También cuando conoce a Azad, un iraquí al que el Estado Islámico, tras hacerse con el control del en su día predio de Sadam Hussein, le aplica la ley del talión en su versión más dura. Acusado de robar, le cortan una mano. El vídeo del cercenamiento es proyectado, aunque Rau nos ahorra el momento culminante. No obstante, Azad describe en toda su crudeza la mutilación, con detalles desgarradores: hicieron falta dos golpes para consumarla porque a la primera el trabajo quedó a medias.

Azad entabla diálogo con la periodista. Cada uno con su herida, causa de su marginación, como le ocurrió a Filoctetes. Azad habla desde la enorme pantalla, con la que debe interactuar Ursina Lardi. En esta tesitura ya vimos a Lardi en Everywoman (Cualquier mujer), pieza que trajo el CDN al María Guerrero. Comprobamos lo magnífica intérprete que es esta actriz, miembro de la compañía berlinesa Schaubühne y galardonada en esta última Bienal con el León de Plata.

Ursina Lardi en 'The Seer'. Foto: Bea Borgers

Ursina Lardi en 'The Seer'. Foto: Bea Borgers

En Everywoman nos contaba la historia -real- de una fan que, en sus últimos días de vida, decide enviarle una carta para transmitirle su deseo de actuar sobre un escenario antes de partir. Un anhelo que satisfacen Lardi y Rau mediante grabaciones insertadas en la dramaturgia.

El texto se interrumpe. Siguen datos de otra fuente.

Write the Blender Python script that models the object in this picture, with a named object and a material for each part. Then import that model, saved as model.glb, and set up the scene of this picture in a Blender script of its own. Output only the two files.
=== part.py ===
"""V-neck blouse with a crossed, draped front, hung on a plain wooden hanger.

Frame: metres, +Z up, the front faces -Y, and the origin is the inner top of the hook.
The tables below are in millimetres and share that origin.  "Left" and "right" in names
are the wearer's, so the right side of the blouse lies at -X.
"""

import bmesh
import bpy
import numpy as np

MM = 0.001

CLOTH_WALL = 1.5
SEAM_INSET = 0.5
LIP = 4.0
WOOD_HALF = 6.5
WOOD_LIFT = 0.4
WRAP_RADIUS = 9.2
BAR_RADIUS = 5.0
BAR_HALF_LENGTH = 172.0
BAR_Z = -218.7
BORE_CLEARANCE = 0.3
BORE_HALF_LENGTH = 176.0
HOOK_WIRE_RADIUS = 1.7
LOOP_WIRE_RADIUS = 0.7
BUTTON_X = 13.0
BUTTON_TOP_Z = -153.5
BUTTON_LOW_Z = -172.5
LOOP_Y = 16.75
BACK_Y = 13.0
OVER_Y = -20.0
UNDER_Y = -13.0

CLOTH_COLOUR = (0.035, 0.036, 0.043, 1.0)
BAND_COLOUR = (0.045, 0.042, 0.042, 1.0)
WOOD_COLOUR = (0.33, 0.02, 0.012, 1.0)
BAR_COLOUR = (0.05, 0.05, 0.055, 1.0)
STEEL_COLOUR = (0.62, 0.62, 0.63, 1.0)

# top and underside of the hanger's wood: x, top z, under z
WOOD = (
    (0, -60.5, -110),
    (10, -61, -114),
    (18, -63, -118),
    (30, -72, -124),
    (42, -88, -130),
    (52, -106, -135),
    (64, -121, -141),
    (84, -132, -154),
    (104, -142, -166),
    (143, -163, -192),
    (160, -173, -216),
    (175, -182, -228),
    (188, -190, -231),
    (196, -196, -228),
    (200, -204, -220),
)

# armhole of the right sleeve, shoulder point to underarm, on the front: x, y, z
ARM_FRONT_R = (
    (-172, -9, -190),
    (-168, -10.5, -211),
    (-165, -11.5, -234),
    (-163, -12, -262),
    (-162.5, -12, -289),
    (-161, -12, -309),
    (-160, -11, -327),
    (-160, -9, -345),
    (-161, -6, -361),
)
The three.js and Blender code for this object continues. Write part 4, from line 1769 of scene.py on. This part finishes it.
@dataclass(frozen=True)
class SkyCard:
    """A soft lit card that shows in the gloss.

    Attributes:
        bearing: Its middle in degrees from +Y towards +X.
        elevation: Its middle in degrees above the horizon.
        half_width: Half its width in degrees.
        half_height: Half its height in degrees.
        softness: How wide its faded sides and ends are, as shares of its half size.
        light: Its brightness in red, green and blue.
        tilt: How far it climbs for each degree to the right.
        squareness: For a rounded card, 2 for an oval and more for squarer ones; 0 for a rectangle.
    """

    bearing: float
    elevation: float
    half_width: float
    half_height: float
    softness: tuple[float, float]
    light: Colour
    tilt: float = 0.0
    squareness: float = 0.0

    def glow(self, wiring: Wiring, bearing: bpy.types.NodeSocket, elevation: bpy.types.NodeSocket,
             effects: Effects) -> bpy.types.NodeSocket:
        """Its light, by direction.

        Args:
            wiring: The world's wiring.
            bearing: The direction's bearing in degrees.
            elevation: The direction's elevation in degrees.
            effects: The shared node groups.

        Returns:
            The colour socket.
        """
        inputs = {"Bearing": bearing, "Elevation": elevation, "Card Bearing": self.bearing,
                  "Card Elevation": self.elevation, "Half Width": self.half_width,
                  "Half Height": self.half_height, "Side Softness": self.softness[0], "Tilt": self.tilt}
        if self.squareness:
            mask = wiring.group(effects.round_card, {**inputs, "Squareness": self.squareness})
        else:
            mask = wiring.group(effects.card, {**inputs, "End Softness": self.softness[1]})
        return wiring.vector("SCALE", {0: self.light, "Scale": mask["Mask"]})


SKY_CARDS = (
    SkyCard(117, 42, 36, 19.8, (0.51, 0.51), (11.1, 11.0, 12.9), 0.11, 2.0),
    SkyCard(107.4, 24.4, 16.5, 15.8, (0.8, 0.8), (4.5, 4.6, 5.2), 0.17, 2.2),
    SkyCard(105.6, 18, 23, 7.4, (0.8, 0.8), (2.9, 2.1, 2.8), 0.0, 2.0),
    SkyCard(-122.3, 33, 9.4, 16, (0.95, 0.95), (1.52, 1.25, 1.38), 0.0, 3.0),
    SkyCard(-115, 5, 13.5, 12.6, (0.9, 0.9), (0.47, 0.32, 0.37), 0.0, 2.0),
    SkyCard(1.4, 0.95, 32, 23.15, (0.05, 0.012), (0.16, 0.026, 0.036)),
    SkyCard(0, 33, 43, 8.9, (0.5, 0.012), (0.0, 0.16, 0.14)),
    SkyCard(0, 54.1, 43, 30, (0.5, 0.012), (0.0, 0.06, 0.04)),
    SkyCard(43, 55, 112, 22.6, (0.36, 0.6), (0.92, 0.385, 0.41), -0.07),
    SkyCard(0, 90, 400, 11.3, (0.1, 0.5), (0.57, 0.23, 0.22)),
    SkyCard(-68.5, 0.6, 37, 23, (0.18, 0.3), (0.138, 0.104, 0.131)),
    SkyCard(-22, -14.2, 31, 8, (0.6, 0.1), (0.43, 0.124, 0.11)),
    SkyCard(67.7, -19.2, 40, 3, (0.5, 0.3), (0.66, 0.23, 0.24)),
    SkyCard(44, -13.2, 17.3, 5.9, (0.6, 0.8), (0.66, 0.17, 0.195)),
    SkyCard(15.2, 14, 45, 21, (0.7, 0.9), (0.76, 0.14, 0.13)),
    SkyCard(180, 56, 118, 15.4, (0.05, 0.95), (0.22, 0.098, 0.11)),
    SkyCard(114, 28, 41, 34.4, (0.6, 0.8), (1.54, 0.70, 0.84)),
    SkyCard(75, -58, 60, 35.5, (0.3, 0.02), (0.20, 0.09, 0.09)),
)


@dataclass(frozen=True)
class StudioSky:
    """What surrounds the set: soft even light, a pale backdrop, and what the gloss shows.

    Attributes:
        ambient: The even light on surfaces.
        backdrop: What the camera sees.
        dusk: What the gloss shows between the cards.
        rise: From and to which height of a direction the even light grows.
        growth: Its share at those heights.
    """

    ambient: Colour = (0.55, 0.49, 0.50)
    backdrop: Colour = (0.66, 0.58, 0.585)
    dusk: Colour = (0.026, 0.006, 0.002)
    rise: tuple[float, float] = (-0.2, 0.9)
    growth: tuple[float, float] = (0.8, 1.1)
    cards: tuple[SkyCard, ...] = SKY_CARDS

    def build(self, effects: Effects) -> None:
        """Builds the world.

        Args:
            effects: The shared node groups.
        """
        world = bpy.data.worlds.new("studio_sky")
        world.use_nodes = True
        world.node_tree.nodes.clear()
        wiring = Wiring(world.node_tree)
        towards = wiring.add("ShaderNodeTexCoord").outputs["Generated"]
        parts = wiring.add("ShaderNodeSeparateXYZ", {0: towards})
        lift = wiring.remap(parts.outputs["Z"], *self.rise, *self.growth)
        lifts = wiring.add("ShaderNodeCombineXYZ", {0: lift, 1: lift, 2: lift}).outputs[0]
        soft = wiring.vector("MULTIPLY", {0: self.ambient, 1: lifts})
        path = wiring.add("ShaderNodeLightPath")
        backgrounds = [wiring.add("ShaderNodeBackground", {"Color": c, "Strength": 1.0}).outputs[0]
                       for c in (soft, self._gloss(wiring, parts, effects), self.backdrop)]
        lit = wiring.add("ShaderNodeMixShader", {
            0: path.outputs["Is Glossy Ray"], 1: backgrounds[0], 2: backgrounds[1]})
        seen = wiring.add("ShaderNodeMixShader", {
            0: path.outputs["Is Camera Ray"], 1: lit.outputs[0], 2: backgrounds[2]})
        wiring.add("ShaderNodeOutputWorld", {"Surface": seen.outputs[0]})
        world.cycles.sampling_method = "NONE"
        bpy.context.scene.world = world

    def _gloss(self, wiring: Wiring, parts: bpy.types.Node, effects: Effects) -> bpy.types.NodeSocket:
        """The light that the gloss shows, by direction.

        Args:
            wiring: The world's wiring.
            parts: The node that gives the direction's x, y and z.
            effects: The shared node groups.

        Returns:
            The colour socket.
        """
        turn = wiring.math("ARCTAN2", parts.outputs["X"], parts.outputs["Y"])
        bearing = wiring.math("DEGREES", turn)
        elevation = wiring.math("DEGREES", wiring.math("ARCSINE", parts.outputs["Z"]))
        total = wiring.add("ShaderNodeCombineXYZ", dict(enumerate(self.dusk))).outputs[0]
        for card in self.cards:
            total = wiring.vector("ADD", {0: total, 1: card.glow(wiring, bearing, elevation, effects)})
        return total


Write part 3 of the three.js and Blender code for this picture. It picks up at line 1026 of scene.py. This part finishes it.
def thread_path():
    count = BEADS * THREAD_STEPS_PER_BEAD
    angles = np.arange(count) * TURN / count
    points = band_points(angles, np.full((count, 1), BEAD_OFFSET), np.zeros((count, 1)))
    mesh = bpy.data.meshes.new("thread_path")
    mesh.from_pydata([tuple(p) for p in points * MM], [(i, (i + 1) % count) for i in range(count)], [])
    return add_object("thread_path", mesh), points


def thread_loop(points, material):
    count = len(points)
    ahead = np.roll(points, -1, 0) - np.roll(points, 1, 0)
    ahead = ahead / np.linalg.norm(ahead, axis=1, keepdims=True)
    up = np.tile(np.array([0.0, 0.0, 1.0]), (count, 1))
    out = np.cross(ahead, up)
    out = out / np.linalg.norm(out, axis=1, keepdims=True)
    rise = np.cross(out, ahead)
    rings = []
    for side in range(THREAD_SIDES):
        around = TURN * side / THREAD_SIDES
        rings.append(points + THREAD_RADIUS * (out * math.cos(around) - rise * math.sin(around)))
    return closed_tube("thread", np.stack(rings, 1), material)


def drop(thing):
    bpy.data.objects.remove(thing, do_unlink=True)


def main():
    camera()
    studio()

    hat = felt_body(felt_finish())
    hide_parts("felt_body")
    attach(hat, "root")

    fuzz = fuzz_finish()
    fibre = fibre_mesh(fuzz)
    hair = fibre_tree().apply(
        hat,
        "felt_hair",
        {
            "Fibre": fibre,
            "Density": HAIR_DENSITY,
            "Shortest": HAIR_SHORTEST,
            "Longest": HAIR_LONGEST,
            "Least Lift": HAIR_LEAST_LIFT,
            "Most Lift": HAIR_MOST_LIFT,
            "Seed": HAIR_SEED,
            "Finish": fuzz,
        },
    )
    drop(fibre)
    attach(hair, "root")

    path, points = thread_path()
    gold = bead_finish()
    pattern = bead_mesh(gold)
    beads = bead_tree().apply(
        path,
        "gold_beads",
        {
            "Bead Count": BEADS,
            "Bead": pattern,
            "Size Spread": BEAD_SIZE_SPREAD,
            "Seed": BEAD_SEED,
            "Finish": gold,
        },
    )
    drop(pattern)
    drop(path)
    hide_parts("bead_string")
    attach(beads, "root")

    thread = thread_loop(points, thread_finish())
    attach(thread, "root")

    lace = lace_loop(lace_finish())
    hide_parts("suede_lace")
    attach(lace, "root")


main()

Rau calibraba la huella que dejamos en el mundo antes de marcharnos. En The Seer se adentra en los pliegues más profundos del dolor, el físico y el emocional. Azad, sereno en su sufrimiento, habla enmarcado por un paisaje desértico, moteado con restos de basura (latas, bolsas…) y por el que deambulan rebaños de cabras. La estampa se replica físicamente sobre el escenario, donde Lardi, con vaqueros, camisa y botas de senderismo, refleja su devastación, con una gravedad transparente, gran mérito de su interpretación.

Azad, solo al final, saca la mano de su bolsillo. Aflora el muñón que la barbarie le ha dejado como recuerdo perenne. Hay en él, no obstante, una voluntad de seguir adelante. La que le transmitió su padre, que, cuando lo vio llegar goteando todavía sangre, cogió un vaso de agua y lo tiró sobre la tierra. Gesto aleccionador: no hay que quedarse llorando perpetuamente por lo perdido. Rau, así, nos hunde y a la vez nos empuja a transcender la brutalidad. Todo, mientras suena el Agnus dei de la mano del Collegium Vocale de Gante.